I didn't know you could replace it - awesome. Love the Fire, just not the launch page.


----------



## kindleboo (Mar 6, 2012)

Tip10 said:


> Try looking through these two threads... Should find a lot of answers.
> 
> http://www.kboards.com/index.php/topic,91946.0.html
> 
> http://www.kboards.com/index.php?topic=97077.0


Thanks.


----------



## Kristian &#039;TS Games&#039; Dalglish (Sep 12, 2010)

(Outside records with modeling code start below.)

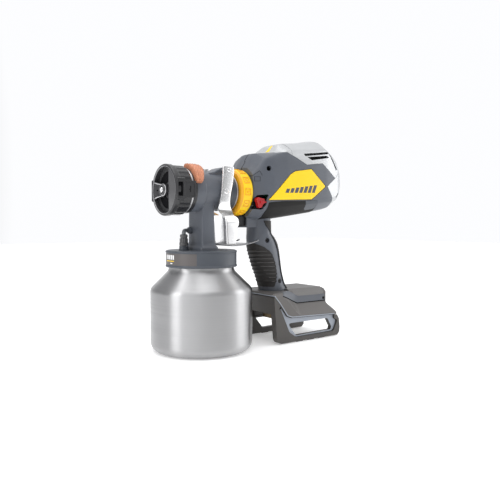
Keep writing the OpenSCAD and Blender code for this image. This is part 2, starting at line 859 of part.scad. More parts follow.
module foot_pads() {
    color(rubber) for (s = [-1, 1], x = [128, 148, 168])
        block([x - 6, s * (foot_w - 4.5) - 2.8, 0], [x + 6, s * (foot_w - 4.5) + 2.8, 2.6]);
}

module dock_rails() {
    color(graphite) for (s = [-1, 1]) prism_x([[s * 31.8, dock_z], [s * 31.8, 25],
        [s * 26, 25], [s * 26, 27.4], [s * 29.4, 27.4], [s * 29.4, dock_z]], 106, 182);
}

module dock_terminals() {
    color(brass) union() {
        block([108, -14, 28], [112, 14, dock_z]);
        for (y = [-10, -3.5, 3.5, 10]) block([112, y - 0.5, 28.4], [126, y + 0.5, 32.6]);
    }
}

// ---- Fasteners ----

module screw_y(x, z) {
    difference() {
        union() {
            rod_y(x, z, -screw_seat_y - 2.8, -screw_seat_y, 3);
            rod_y(x, z, -screw_seat_y, 10.6, 1.5);
        }
        rod_y(x, z, -screw_seat_y - 3, -screw_seat_y - 1.3, 1.3);
    }
}

module housing_screws() {
    color(steel) for (p = housing_screw_places) screw_y(p[0], p[1]);
}

module foot_screws() {
    color(steel) for (s = [-1, 1]) translate([foot_screw_x, s * foot_screw_y, 15.4]) {
        cylinder(r = 2.5, h = 2.6);
        cylinder(r = 1.4, h = 17);
    }
}

cup();
container_lid();
lid_seal();
suction_tube();
suction_strainer();
vent_valve();
vent_membrane();
vent_cap();
vent_hose();
head_body();
nozzle_tip();
nozzle_gasket();
air_cap();
union_nut();
width_ring();
needle();
needle_crosspin();
needle_packing();
needle_spring();
trigger();
trigger_pin();
coupling_sleeve();
coupling_oring();
lock_ring();
air_outlet();
shell_left();
shell_right();
top_cover();
rear_cap();
label_left();
label_right();
belly_guard();
grip_pad();
grip_spine();
power_dial();
dial_potentiometer();
switch_body();
switch_plunger();
switch_spring();
motor_can();
motor_stator();
motor_rotor();
motor_shaft();
motor_bearings();
motor_mounts();
impeller();
turbine_housing();
air_filter();
control_board();
foot_cover();
foot_guard();
foot_pads();
dock_rails();
dock_terminals();
housing_screws();
foot_screws();
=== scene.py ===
"""Looks of the cordless turbine paint sprayer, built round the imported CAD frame.

Lengths in tables are millimetres, as in the CAD source; MM turns them into the scene's metres.
"""
import json
import math

import bmesh
import bpy
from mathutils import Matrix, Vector


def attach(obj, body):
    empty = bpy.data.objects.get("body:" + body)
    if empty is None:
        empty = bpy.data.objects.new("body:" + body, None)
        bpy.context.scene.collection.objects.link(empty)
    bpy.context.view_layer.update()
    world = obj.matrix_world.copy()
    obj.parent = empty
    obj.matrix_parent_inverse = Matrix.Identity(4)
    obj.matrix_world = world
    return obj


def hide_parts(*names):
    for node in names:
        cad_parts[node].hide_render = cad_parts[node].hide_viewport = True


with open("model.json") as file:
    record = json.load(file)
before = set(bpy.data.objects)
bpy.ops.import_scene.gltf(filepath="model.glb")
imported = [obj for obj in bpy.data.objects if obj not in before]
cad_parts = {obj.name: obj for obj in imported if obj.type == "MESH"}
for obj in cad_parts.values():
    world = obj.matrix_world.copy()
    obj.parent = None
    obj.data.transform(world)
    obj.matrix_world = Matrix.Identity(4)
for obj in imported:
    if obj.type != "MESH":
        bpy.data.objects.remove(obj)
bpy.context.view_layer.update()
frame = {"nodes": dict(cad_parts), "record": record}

MM = 0.001
AXIS_Z = 196
scene = bpy.context.scene

# ------ Tables in the CAD's frame

# As in the CAD, but at x 87 the top's half width is 2 mm less.
# x, top z, half width, shoulder z, half width, lower z, half width, bottom z, half width
HOUSING = [
    (60, 228, 13, 218, 27, 176, 27, 165, 14),
    (66, 237, 13.5, 226, 31, 177, 31, 163, 15),
    (73, 247, 14, 238, 35, 179, 35, 162, 16),
    (87, 248.4, 16.5, 244, 38, 181, 38.5, 162, 17),
    (97, 249.4, 18, 246.4, 38.4, 182, 39.4, 163, 18),
    (109, 261.3, 17, 249, 39, 183, 40.5, 164.5, 19),
    (145, 266.5, 17, 252.5, 39, 186, 41.5, 169.5, 21),
    (175, 271, 17, 255.5, 38, 188, 40.5, 174, 22),
    (192, 263.5, 17, 248, 36, 190, 38, 177.5, 22),
    (202, 254, 17, 240, 34.5, 193, 36, 183.5, 21),
    (206, 247, 16, 234, 33, 197, 34.5, 191, 21),
    (211, 238, 15, 228, 30, 205, 31, 201, 18),
    (214, 232, 14, 226, 27, 213, 27, 209, 15),
]
# z, centre x, half depth, half width
GRIP = [
    (67, 114, 20, 20),
    (77, 109.7, 17.7, 18.2),
    (88, 105.9, 18, 18),
    (99, 102.3, 19.3, 18.2),
    (110, 99.4, 20.5, 18.5),
    (121, 96.7, 21.3, 18.5),
    (129, 94.6, 21.1, 18.5),
    (137, 91.8, 18.6, 18.4),
    (145, 89, 14.7, 18),
    (158, 89, 14.6, 17.5),
    (170, 90, 17, 17),
]
COVER = [(97, 247.7), (108, 248.5), (140, 234), (153, 236), (169, 237.7), (195.6, 219.3),
         (204.6, 227.3), (225, 240), (225, 290), (97, 290)]
REAR = [(204.6, 227.3), (195.6, 219.3), (177.8, 207.3), (189.5, 192), (191.7, 184), (193, 165),
        (230, 165), (230, 243.2), (225, 240)]
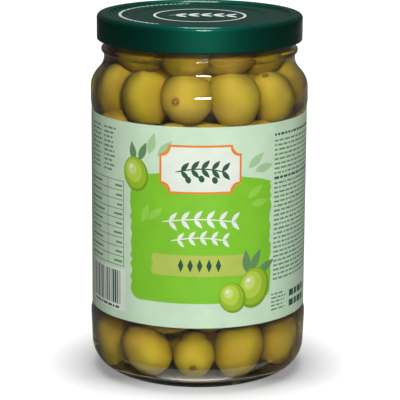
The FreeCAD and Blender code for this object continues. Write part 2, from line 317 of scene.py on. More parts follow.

Just as a note and from a developer standpoint, GetJar isn't really a good place to get apps anymore. The DRM that they put on the uploaded apps is INSANE and it's heavy on statistical information so it actually has led to lower battery life on some devices. I would go with mobile1 or if you don't like them, side-load the android market.

Just my two cents


----------



## Betsy the Quilter (Oct 27, 2008)

I haven't checked recently, but doesn't side-loading the android market requir rooting the Fire?  Which we don't recommend as it violates the warranty.

Betsy


----------



## Kristian &#039;TS Games&#039; Dalglish (Sep 12, 2010)

Betsy the Quilter said:


> I haven't checked recently, but doesn't side-loading the android market requir rooting the Fire? Which we don't recommend as it violates the warranty.
> 
> Betsy


With ES File Explorer and a PC connection into your Fire you can download the Android Market APK from the web and install it that way. No Rooting required.


----------



## Steph H (Oct 28, 2008)

How does one do that, Kristian?  Last I tried, I couldn't download anything from the Android Market to my computer without attaching a valid device to the Android Market account, and I have no Android device besides my Fire, which isn't valid for the Android Market and so on and so on.... *insert vicious circle here*


----------



## Kristian &#039;TS Games&#039; Dalglish (Sep 12, 2010)

I'll try and do a write-up on this in the coming days for all who are interested. Also the SlideME market is a big one to look into.


Sent from my iPhone using Tapatalk


----------



## Cyanide5000 (Aug 30, 2010)

I spent ages messing around with my bootscreens, before deciding i like the original one best, ah well, filled a sleepy Sunday afternoon


----------



## Betsy the Quilter (Oct 27, 2008)

Kristian 'TS Games' Dalglish said:


> I'll try and do a write-up on this in the coming days for all who are interested. Also the SlideME market is a big one to look into.
> 
> Sent from my iPhone using Tapatalk


I would be very interested!

Betsy


----------



## heymelbs (Dec 28, 2011)

I love Go Launcher Ex.  You can still use the Kindle screen if you want.  

I use ES File Explorer and Dropbox to get files to the Kindle from my phone.  Gotta get Dropbox on your Kindle, awesome app and it makes it so easy to side loads from the Market!

Sent from my Kindle Fire using Tapatalk


----------